The 2003 Tigers had a .978 fielding percentage, the second-worst in baseball that season, and committed the second-most errors with 138. Tiger catchers also allowed 128 stolen bases, the most in the MLB.

The 2017 Tigers had a .985 fielding percentage, 10th best in baseball and they ranked ninth in fewest errors committed with 84. They were also in the top half of the MLB in stolen bases allowed thanks to catcher James McCann, who threw out 24 base runners, tied for fifth-most in the MLB.

The 2018 Tigers should feature a much better defense. Up the middle, the Tigers will slot in Jose Iglesias at shortstop and Dixon Machado at second base. Iglesias, who known for his abundance of excellent plays on defense, owns a .986 fielding percentage, the highest among active shortstops since 2013. Machado’s career fielding percentage isn’t far behind his double play partner’s, as he owns a .980 fielding percentage in the infield. If the pitchers can induce ground balls, the middle of the infield is going to be a vacuum.

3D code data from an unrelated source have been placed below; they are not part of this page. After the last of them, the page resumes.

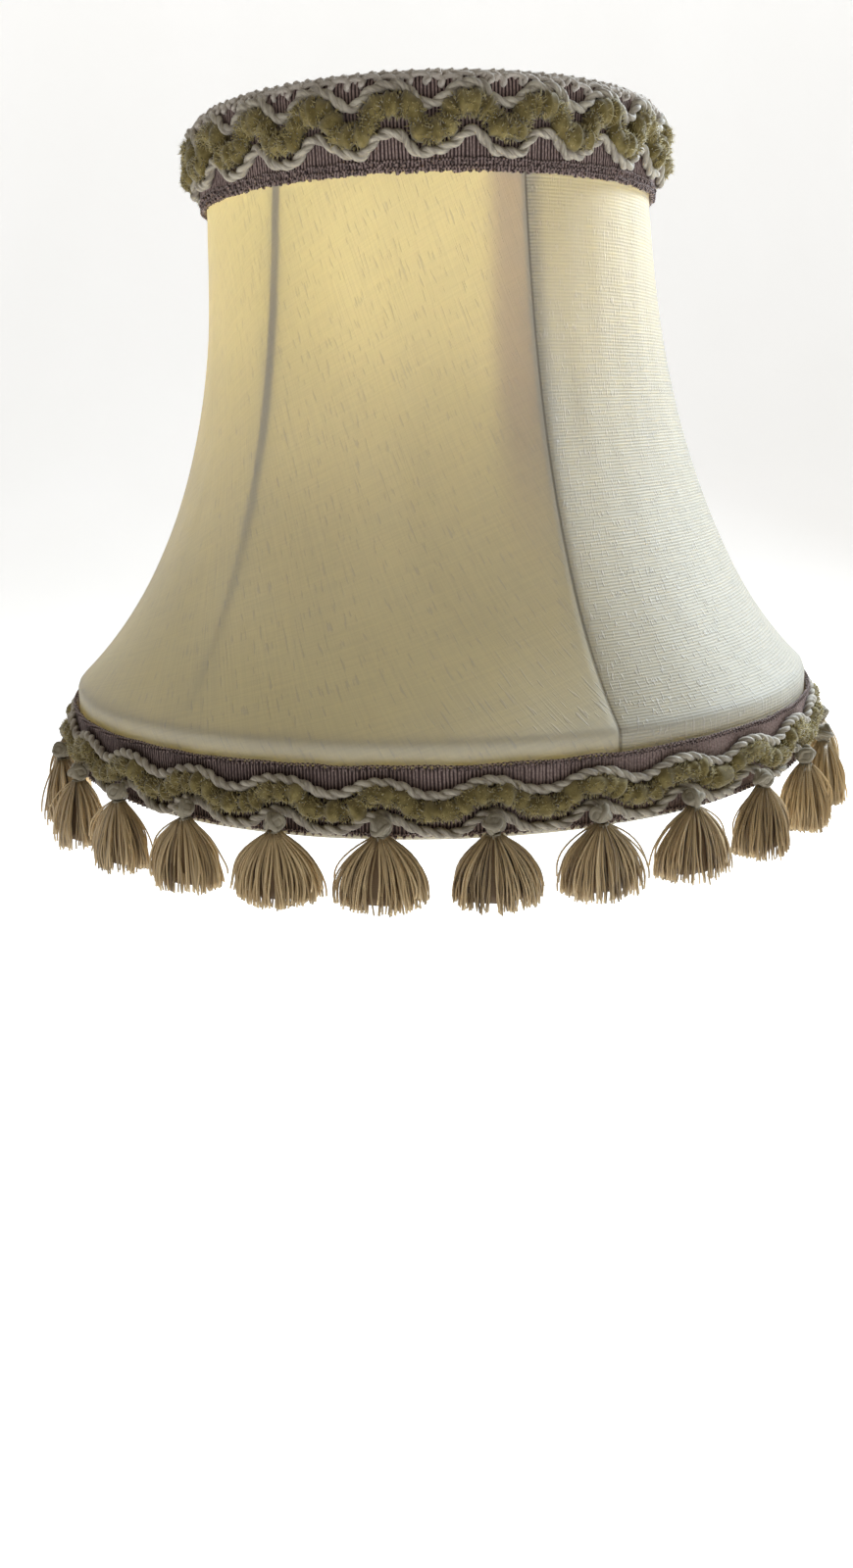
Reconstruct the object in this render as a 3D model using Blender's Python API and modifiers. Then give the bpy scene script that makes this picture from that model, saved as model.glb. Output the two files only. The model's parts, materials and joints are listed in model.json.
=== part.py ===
"""Bell-shaped fabric lamp shade: a six-rib wire frame with a sunk three-arm fitter, a cover and a
lining sewn in halves, braid and gimp trim at both edges, and tassels that swing on their knots.

Run with: blender --background --python part.py. Units are metres and +Z is up. The origin is the
centre of the fitter's hole, level with the fitter's underside, which rests on the lamp holder.
"""
import math

import bpy
from mathutils import Vector

# Frame: every radius is to the middle of the wire.
TOP_RING_RADIUS = 0.0696
SHOULDER_RING_RADIUS = 0.1226
COLLAR_FLARE = 0.0004
FITTER_DROP = 0.017
WAIST_DROP = 0.021
WAIST_INSET = 0.0011
BELL_HEIGHT = 0.148
COLLAR_HEIGHT = 0.0225
BELL_LEAN = 0.294
BELL_POWER = 2.53
RING_WIRE_RADIUS = 0.0015
RIB_WIRE_RADIUS = 0.0013
RIB_COUNT = 6

# Fitter
FITTER_HOLE_RADIUS = 0.0205
FITTER_FLANGE = 0.0085
FITTER_THICKNESS = 0.0016
ARM_COUNT = 3
ARM_FLAT_LENGTH = 0.012
ARM_LANDING_LENGTH = 0.0055

# Cloth and trim
COVER_THICKNESS = 0.0006
LINING_THICKNESS = 0.0005
BRAID_THICKNESS = 0.0010
BRAID_SETBACK = 0.0026
CORD_RADIUS = 0.0011
CHENILLE_RADIUS = 0.0020
TOP_GIMP_DROP = 0.0070
BOTTOM_GIMP_RISE = 0.0093
GIMP_SPREAD = 0.0047

# Tassels
TASSEL_COUNT = 28
KNOT_RADIUS = 0.0030
SKIRT_LENGTH = 0.0210
SKIRT_WIDTH = 0.0220
SKIRT_DEPTH = 0.0130
SKIRT_LEAN = 0.0010

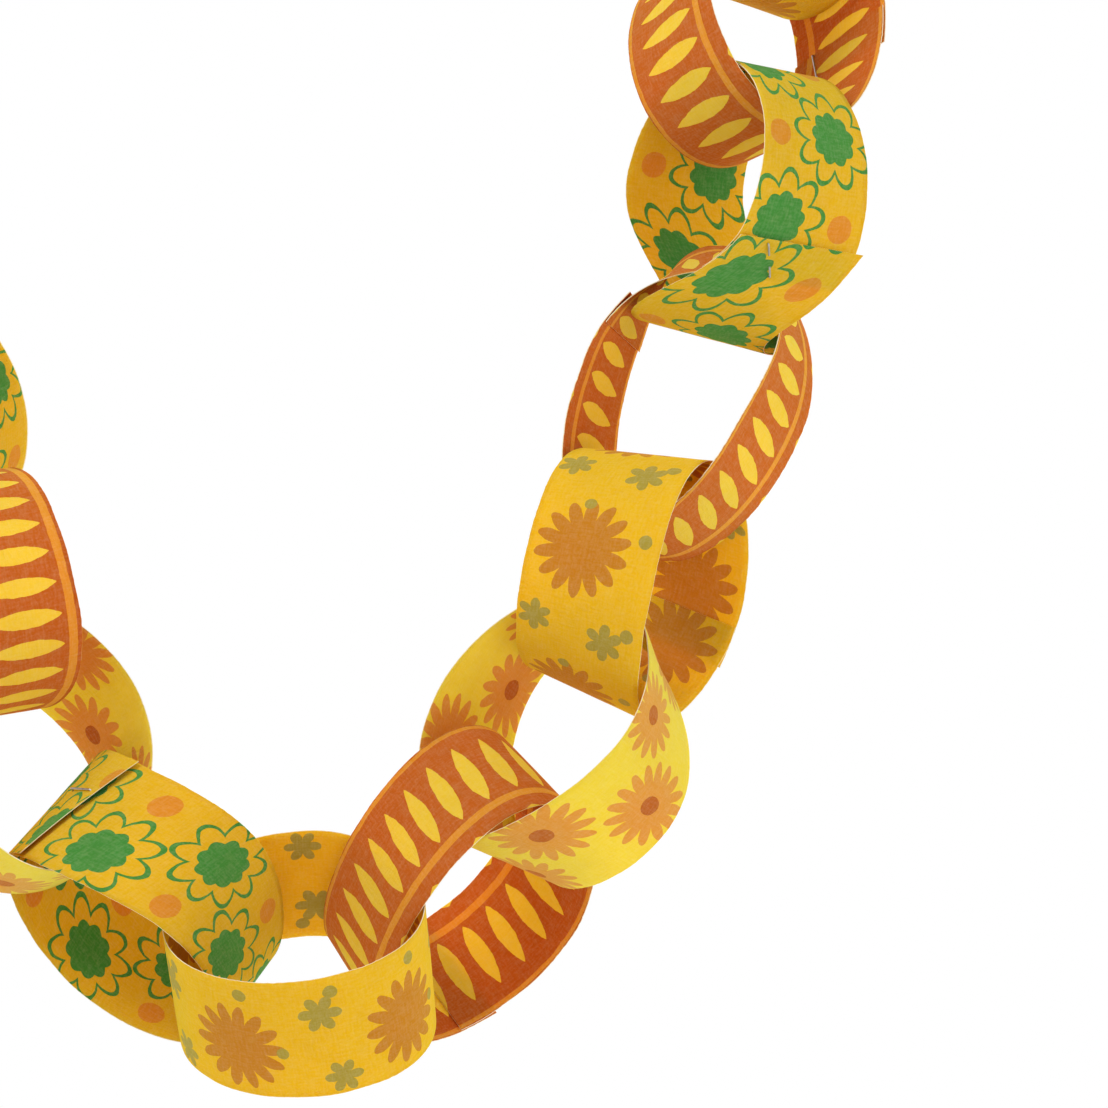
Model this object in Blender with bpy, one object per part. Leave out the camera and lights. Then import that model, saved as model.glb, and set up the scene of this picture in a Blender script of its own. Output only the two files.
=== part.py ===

The Tigers have added center fielder Leonys Martin over the offseason, who has a .987 fielding percentage over 556 games in center field. From 2013-2016, Martin owned the seventh-best fielding percentage among center fielder at .987. The Tigers should have no worries up the middle in 2018.

The only real defensive liability the Tigers seem to have in 2018 would be Castellanos in right field. Castellanos spent his first four seasons in the majors at third base. In 2017, Castellanos had a .939 fielding percentage, the worst among qualified third basemen in the MLB, which is what prompted the move to the outfield. Castellanos’ fielding percentage in the outfield is .969. If Castellanos had enough innings logged to qualify, he would have had the fourth-worst fielding percentage among outfielders last season.

The 2018 Tigers are going to be better than the 2003 Tigers in just about every area of the game. But that isn’t saying much, as the 2003 team was historically bad.